» AIM OF THE EXERCISE
Only the lines from the start of the material through the line containing "return ribs" are to be extracted, exactly as they appear.

» GIVEN INFORMATION
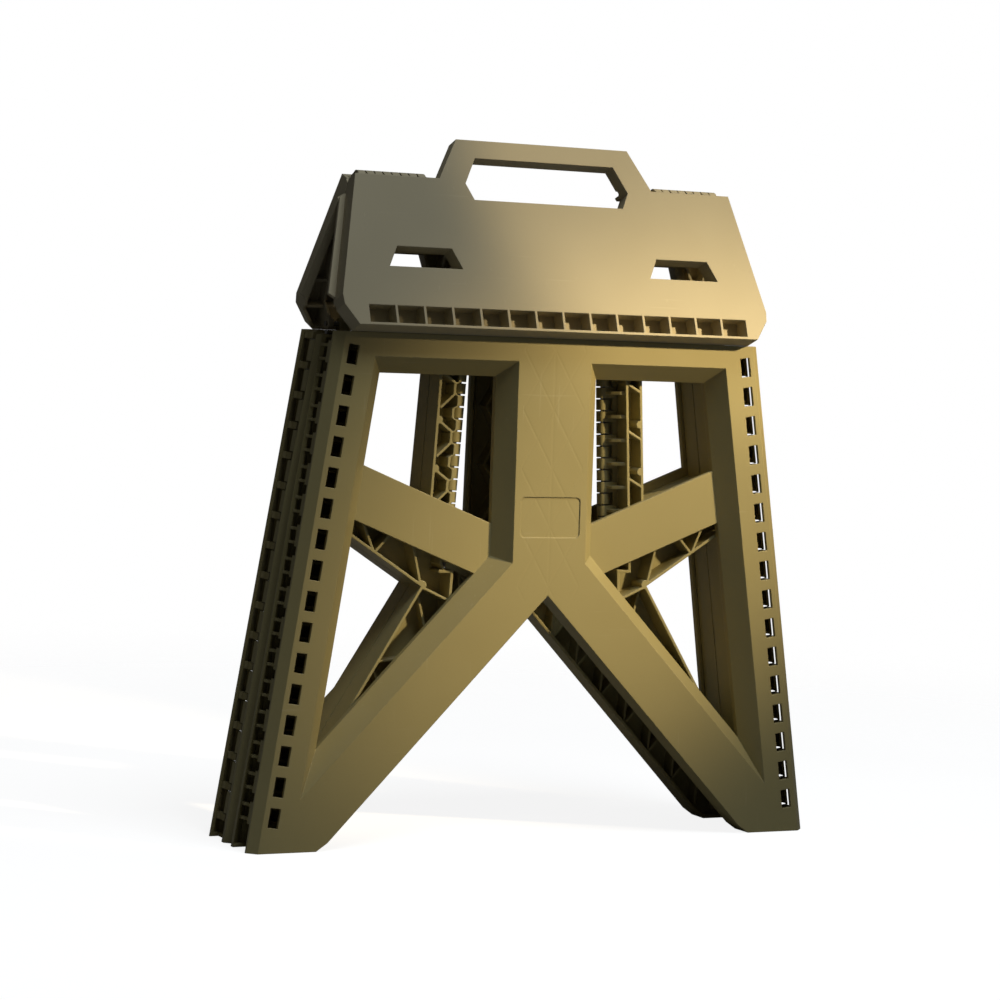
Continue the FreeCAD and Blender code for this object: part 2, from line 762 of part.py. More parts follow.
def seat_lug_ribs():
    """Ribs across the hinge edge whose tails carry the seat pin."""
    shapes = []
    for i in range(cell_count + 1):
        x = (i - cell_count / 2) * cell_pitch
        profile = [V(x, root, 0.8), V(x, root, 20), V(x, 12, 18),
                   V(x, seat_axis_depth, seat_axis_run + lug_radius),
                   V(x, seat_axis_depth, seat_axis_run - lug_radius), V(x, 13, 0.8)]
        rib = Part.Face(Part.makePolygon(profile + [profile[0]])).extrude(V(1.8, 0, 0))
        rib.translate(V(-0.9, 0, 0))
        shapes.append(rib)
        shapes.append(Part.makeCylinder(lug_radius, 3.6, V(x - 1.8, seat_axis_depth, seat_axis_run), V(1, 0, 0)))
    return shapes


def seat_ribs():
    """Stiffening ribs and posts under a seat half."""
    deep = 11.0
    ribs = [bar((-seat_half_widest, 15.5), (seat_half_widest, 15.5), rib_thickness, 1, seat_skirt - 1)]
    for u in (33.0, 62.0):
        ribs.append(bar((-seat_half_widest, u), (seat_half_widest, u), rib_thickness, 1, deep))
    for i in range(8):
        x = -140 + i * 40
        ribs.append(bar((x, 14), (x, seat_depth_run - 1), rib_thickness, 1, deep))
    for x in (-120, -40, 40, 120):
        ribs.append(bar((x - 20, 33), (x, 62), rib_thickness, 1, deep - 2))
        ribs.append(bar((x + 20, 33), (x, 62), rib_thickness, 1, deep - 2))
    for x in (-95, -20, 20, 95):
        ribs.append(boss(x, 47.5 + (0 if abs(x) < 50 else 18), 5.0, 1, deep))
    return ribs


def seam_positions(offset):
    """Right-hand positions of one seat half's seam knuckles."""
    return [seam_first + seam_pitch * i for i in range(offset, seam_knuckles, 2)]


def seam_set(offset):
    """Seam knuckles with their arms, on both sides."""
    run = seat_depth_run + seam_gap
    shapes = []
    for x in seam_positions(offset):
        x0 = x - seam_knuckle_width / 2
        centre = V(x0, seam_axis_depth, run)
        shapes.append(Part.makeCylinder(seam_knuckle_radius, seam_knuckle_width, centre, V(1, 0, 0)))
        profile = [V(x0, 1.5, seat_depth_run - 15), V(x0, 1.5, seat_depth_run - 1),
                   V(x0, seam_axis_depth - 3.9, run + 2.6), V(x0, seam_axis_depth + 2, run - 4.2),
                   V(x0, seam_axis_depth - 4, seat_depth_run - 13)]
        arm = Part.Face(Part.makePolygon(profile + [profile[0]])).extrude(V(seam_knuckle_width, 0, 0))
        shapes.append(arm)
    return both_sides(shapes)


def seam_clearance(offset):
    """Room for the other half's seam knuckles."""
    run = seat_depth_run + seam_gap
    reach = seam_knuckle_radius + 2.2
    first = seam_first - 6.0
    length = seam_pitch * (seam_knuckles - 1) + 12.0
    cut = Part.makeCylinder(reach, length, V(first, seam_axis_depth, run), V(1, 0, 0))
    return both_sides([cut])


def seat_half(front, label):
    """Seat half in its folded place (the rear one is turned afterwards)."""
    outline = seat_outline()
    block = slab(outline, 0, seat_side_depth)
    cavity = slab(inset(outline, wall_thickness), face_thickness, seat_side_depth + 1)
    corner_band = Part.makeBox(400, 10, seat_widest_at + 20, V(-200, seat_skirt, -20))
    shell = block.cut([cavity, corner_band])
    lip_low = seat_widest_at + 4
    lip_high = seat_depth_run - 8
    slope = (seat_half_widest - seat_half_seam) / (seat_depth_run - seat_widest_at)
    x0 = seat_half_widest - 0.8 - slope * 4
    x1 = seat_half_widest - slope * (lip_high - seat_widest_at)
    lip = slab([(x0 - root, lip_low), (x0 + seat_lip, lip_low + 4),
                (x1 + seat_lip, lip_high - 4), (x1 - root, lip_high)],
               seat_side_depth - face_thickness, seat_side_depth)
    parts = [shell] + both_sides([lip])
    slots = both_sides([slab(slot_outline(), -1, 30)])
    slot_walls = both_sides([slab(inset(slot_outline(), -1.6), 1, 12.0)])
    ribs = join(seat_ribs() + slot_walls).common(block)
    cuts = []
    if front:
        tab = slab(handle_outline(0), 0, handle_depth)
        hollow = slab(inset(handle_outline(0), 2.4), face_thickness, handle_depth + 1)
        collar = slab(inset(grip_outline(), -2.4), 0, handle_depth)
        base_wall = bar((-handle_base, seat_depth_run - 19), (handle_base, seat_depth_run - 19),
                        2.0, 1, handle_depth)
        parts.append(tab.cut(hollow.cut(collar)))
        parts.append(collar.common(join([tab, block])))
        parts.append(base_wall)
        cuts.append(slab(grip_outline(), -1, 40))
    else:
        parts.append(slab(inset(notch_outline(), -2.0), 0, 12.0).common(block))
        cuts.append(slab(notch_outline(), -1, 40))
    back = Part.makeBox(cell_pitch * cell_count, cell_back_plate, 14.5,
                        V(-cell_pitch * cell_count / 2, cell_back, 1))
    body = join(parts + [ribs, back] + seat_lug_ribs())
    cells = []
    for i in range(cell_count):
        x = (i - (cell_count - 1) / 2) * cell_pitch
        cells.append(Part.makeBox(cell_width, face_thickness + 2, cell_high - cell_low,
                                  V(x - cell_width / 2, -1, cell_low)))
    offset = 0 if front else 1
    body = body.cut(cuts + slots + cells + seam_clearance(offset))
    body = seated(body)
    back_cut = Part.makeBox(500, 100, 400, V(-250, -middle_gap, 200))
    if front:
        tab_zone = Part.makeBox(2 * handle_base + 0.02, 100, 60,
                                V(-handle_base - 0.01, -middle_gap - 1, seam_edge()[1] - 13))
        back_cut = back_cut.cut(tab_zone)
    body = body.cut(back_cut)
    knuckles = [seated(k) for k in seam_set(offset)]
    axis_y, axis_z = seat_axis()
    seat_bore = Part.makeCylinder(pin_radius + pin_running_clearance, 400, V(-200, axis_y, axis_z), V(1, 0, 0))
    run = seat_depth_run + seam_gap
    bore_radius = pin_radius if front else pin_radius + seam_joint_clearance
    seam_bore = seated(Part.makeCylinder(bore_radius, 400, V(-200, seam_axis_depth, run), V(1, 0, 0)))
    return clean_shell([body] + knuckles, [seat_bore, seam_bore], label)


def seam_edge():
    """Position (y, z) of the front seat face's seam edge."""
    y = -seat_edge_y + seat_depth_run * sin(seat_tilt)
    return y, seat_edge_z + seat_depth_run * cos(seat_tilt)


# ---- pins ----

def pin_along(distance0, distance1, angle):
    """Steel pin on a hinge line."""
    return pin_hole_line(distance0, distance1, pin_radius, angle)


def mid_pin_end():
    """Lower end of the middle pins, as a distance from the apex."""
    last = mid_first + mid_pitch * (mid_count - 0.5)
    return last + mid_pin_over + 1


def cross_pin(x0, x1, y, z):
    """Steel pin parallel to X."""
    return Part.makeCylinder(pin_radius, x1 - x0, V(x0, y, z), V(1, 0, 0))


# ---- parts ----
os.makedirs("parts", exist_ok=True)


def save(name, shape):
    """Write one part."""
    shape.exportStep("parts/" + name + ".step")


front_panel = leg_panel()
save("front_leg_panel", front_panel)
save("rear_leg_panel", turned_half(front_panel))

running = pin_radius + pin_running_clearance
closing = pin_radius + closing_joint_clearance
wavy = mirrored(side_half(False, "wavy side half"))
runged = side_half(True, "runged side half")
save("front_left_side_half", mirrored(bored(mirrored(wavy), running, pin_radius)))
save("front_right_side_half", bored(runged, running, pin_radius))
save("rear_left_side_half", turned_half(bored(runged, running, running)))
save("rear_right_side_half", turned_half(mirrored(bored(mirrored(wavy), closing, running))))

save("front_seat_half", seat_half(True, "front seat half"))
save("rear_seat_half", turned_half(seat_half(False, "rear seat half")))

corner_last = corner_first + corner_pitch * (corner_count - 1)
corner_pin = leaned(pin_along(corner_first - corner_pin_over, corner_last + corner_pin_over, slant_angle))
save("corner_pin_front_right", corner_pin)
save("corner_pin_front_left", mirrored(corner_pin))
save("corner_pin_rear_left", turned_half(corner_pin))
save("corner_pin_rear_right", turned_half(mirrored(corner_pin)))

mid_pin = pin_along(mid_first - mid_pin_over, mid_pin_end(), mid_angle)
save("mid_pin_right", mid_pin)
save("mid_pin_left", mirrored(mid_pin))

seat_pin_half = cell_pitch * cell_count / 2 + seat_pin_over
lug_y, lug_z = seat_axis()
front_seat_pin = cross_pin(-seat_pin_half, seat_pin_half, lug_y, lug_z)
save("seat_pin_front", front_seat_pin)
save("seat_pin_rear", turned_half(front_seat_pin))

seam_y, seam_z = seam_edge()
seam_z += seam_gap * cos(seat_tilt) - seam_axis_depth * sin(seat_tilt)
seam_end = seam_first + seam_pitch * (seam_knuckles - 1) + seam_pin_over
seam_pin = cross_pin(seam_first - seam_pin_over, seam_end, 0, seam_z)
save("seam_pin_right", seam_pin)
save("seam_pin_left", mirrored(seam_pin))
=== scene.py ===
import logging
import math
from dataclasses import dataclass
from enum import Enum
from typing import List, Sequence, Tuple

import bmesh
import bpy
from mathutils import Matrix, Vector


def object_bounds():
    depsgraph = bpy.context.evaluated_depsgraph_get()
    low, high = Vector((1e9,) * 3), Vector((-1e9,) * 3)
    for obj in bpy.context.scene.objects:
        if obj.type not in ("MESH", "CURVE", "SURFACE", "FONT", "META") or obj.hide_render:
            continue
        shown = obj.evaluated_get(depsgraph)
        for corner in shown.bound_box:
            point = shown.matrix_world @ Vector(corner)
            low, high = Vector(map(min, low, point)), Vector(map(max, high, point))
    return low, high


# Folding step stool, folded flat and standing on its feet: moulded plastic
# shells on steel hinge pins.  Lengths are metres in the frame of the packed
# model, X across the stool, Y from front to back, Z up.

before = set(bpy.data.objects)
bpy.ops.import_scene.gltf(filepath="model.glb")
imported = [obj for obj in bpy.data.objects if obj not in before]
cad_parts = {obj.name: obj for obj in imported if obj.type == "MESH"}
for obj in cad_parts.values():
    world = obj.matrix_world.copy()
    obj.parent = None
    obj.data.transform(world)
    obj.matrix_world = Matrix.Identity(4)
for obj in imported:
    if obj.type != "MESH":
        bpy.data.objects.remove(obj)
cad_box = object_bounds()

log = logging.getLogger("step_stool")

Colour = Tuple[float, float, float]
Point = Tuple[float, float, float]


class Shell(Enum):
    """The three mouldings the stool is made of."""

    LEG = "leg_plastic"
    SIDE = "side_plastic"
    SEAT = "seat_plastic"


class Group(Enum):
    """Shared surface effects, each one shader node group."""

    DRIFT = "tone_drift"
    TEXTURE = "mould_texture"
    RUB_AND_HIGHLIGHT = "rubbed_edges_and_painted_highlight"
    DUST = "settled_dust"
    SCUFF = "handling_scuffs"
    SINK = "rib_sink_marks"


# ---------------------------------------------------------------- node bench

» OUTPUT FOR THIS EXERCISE
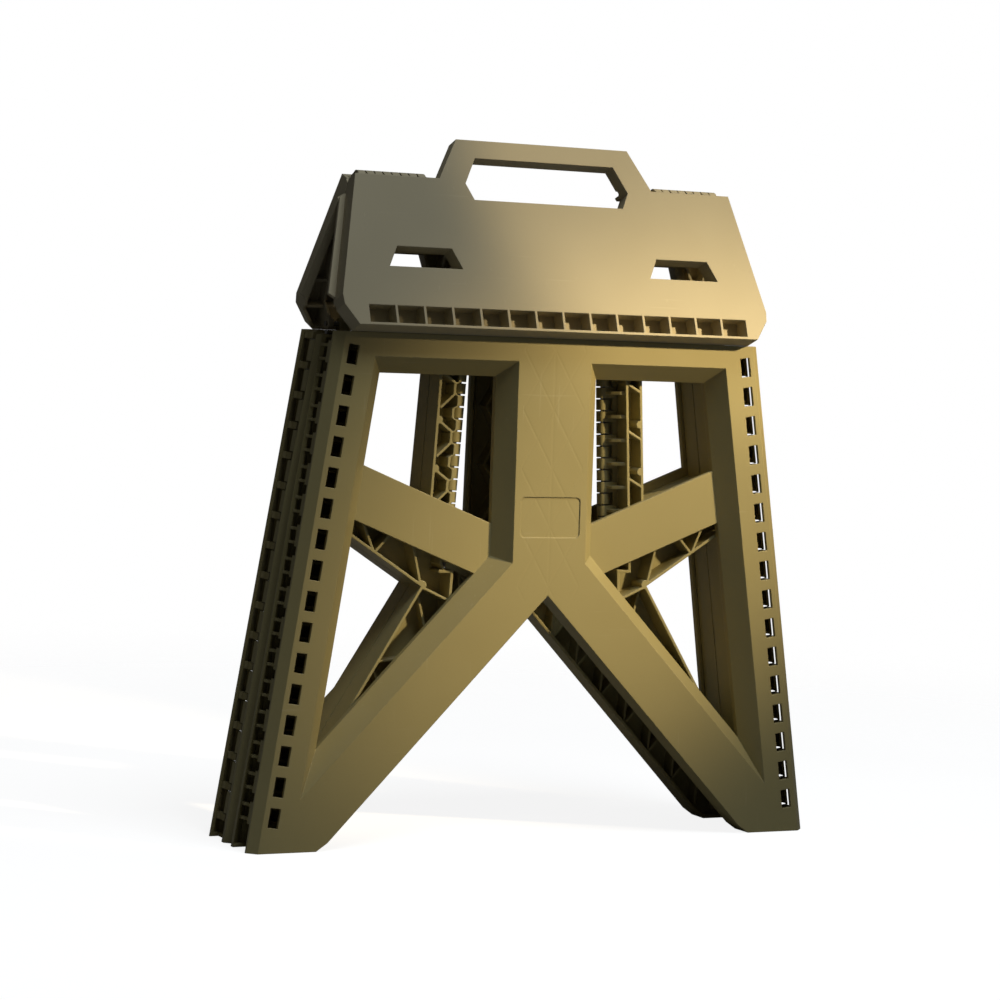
Continue the FreeCAD and Blender code for this object: part 2, from line 762 of part.py. More parts follow.
def seat_lug_ribs():
    """Ribs across the hinge edge whose tails carry the seat pin."""
    shapes = []
    for i in range(cell_count + 1):
        x = (i - cell_count / 2) * cell_pitch
        profile = [V(x, root, 0.8), V(x, root, 20), V(x, 12, 18),
                   V(x, seat_axis_depth, seat_axis_run + lug_radius),
                   V(x, seat_axis_depth, seat_axis_run - lug_radius), V(x, 13, 0.8)]
        rib = Part.Face(Part.makePolygon(profile + [profile[0]])).extrude(V(1.8, 0, 0))
        rib.translate(V(-0.9, 0, 0))
        shapes.append(rib)
        shapes.append(Part.makeCylinder(lug_radius, 3.6, V(x - 1.8, seat_axis_depth, seat_axis_run), V(1, 0, 0)))
    return shapes


def seat_ribs():
    """Stiffening ribs and posts under a seat half."""
    deep = 11.0
    ribs = [bar((-seat_half_widest, 15.5), (seat_half_widest, 15.5), rib_thickness, 1, seat_skirt - 1)]
    for u in (33.0, 62.0):
        ribs.append(bar((-seat_half_widest, u), (seat_half_widest, u), rib_thickness, 1, deep))
    for i in range(8):
        x = -140 + i * 40
        ribs.append(bar((x, 14), (x, seat_depth_run - 1), rib_thickness, 1, deep))
    for x in (-120, -40, 40, 120):
        ribs.append(bar((x - 20, 33), (x, 62), rib_thickness, 1, deep - 2))
        ribs.append(bar((x + 20, 33), (x, 62), rib_thickness, 1, deep - 2))
    for x in (-95, -20, 20, 95):
        ribs.append(boss(x, 47.5 + (0 if abs(x) < 50 else 18), 5.0, 1, deep))
    return ribs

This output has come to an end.